Que les Grecs sont un peu nous-mêmes

Un article du "Monde" de 2005

 

Descriptif : Philippe-Jean Catinchi, "« Nos » Grecs ?", Le Monde, "Le monde des livres", 3 juin 2005

 

DANS ses Instructions de 1890, l’historien Ernest Lavisse fixait à l’école un credo capital : « Notre histoire commence avec les Grecs. » Au terme d’un siècle d’affirmation nationale qui mobilisa l’histoire, pour la peine érigée en « science ». Objectif de la « grande nation » : cautionner l’invention de sa propre genèse et poser l’axiome d’une civilisation incomparable. Au double risque d’une prétendue supériorité et d’une impossible mise en perspective.

 

Peut-on, de fait, envisager les Grecs comme une tribu parmi d’autres ? C’est le pari que s’est fixé le philologue Marcel Détienne, compagnon de Vernant et de Vidal-Naquet dans leur revisitation des mythes antiques. Osant une synthétique « anthropologie comparée de la Grèce ancienne », ce passe-frontières, dont la pertinence n’égale que l’impertinence, a déjà souvent tenté de déciller le regard occidental aveuglé par le « miracle grec », matrice absolue puisque en serait issu notre goût de l’universel, avec la triple invention de la liberté, du politique et de la philosophie.

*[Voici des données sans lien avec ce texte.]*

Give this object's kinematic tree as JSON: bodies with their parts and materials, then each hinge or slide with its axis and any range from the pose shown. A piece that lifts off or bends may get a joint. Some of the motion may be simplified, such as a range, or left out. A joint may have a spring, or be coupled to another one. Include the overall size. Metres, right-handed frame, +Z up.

On se souvient de son décapant "Comparer l’incomparable" (2000). "Les Grecs et nous" est de la même veine. Même impeccable érudition, même alacrité contagieuse enrôlant le lecteur-randonneur sur des pistes à peine visibles que le guide sait rendre spectaculaires, voire vertigineuses.

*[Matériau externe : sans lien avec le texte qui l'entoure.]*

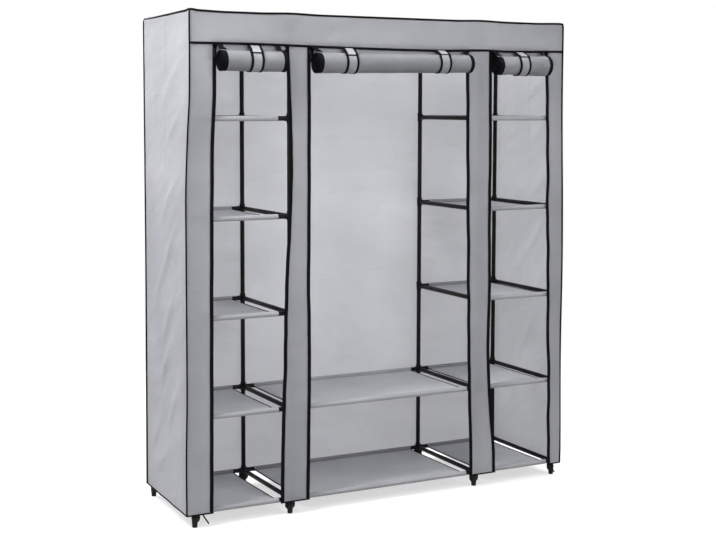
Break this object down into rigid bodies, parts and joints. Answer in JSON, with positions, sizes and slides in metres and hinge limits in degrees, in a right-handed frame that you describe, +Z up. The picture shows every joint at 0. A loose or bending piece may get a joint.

S’il disqualifie les certitudes d’une histoire officielle, « enquête » hérodotéenne source d’historicité et de régimes historiographiques variés, pour restaurer un regard anthropologique affranchi des tentations du national, Détienne interroge le genre mythologique. Il joue du pédagogique, du détail (la vision duelle de Fontenelle et de Lafitau, confrontant les récits iroquois et les fables d’Hésiode, où l’un ne voit que l’ignorance partagée des commencements quand l’autre reconnaît les vertus d’une religion d’avant le christianisme) au général (un retour enlevé sur deux siècles de pratique de l’analyse des mythes). Se penchant sur l’écriture des mythologies, à l’origine gestes orales, récitées ou psalmodiées, le philologue croise le choix du Japon ancien et la récente « invention » d’un Kanaké autochtone dans la conscience mélanésienne, s’interrogeant aussi sur la réception de ces traditions, moins sûrement béate qu’on ne le croit.

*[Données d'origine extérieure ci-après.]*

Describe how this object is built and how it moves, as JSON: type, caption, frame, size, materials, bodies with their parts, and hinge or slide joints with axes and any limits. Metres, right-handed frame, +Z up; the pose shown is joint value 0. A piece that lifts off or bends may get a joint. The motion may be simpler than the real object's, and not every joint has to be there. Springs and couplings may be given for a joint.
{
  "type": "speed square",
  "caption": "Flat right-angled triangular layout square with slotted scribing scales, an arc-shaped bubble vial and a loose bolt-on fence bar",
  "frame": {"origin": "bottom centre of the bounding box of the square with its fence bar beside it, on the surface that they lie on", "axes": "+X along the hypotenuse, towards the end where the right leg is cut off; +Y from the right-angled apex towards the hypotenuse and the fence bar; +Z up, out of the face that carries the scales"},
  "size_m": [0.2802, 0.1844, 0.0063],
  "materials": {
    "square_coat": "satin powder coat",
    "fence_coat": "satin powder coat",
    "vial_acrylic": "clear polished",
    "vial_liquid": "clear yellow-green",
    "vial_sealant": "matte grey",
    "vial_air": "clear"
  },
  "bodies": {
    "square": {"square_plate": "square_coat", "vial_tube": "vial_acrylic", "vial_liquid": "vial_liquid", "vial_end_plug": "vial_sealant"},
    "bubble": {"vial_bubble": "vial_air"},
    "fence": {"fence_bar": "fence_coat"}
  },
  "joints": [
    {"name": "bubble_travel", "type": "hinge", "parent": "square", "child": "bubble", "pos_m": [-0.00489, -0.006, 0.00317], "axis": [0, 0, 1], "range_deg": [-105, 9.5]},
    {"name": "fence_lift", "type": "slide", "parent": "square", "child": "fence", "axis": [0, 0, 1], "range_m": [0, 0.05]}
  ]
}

Nul ne s’étonnera que Détienne fasse le point sur les « Maîtres de Vérité », pont entre pensées mythique et rationnelle, dont il a entrepris l’étude il y a quarante ans, comme sur la matrice politique de l’idéal grec, désir d’assemblée, de champ public et d’équilibre, sinon d’équité - des marins « libres » de Pise au XIe siècle aux fratries cosaques.

Mais le plus vif de l’essai reprend la charge contre les historiens, champions du « national », telle qu’il la lançait dans son radical "Comment être autochtone" (2003). Acteur clé de l’appropriation des Grecs, l’historien, dont l’invention de l’écrit délimite le champ d’étude, pouvait seul écarter de l’idéal « civilisé », ces peuples sans écriture, primitifs ou sauvages dans le discours savant jusqu’à Lévi-Strauss. Pire, aujourd’hui, dans la ligne barrésienne ( « Pour faire une nation il faut un cimetière et un enseignement d’histoire ») que reprit le dernier Braudel, Détienne s’inquiète du succès rencontré par le « mystère de l’identité nationale » qu’évoquait René Rémond, recevant sous la Coupole Pierre Nora, le père des Lieux de mémoire. Osant le concept de « mythidéologie », Détienne incite moins à redécouvrir les Grecs qu’à dénoncer une capture d’héritage qui enferme la pensée.